Impresionado por todo lo visto, el papa Francisco terminó exclamando: “Dios mío, Dios mío, ¿por qué me has abandonado?” Toda su visita a estas tres pequeñas repúblicas apresadas entre Rusia y el mar Báltico, fue motivo para que en numerosas ocasiones hiciera referencia a las ideologías extremas, al peligro de que un pueblo se crea superior a otro, a las constantes amenazas de la xenofobia, el odio al otro y los peligros de la guerra. Temas que creemos lejanos y sin embargo son materia diaria de estas naciones, incluyendo Finlandia, que sienten la amenaza constante de su gigantesco vecino en manos de un antiguo director de la KGB, Vladímir Putin, y sus delirios de revivir la antigua grandeza del imperio ruso.

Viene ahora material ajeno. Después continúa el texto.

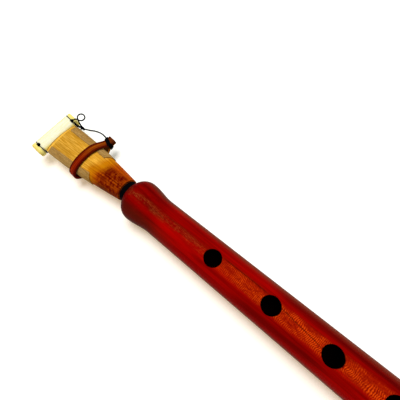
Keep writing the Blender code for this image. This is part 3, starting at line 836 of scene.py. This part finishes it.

A propósito de todo esto, acabo de leer un libro conmovedor, inquietante de la escritora bielorrusa Svetlana Alexiévich (premio Nobel de Literatura 2015): “Últimos testigos” (Los niños de la Segunda Guerra Mundial). A mediados de los años ochenta la escritora comenzó a buscar a quienes eran niños en 1941 cuando se produjo la invasión nazi, y los entrevistó. El libro son esas entrevistas, así tal cual fueron, sin cambiarlas, sin tocarlas, sin querer darles un “toque” literario. Y la palabra se convierte en tan opresiva y agobiante como esos espacios que visitó el papa Francisco. Los habitantes de Bielorrusia sufrieron de manera especial el primer impacto por su cercanía con Polonia y por estar camino de Moscú que los nazis deseaban ocupar. Los niños una mañana se despertaron para ir a la escuela y sus madres les decían: “Hoy no hay clase. Hay guerra”, una palabra que para ellos carecía de significado. Hasta que de pronto, se encontraron solos, sus padres asesinados en su presencia por los invasores, sus casas quemadas, ningún familiar a quien acudir, perdidos en un mundo desconocido. Esta es la cara de la guerra de la que se habla poco. Y sin embargo, la tenemos allí cerca y volveremos a vivir toda su tragedia si no nos ponemos en continua alerta.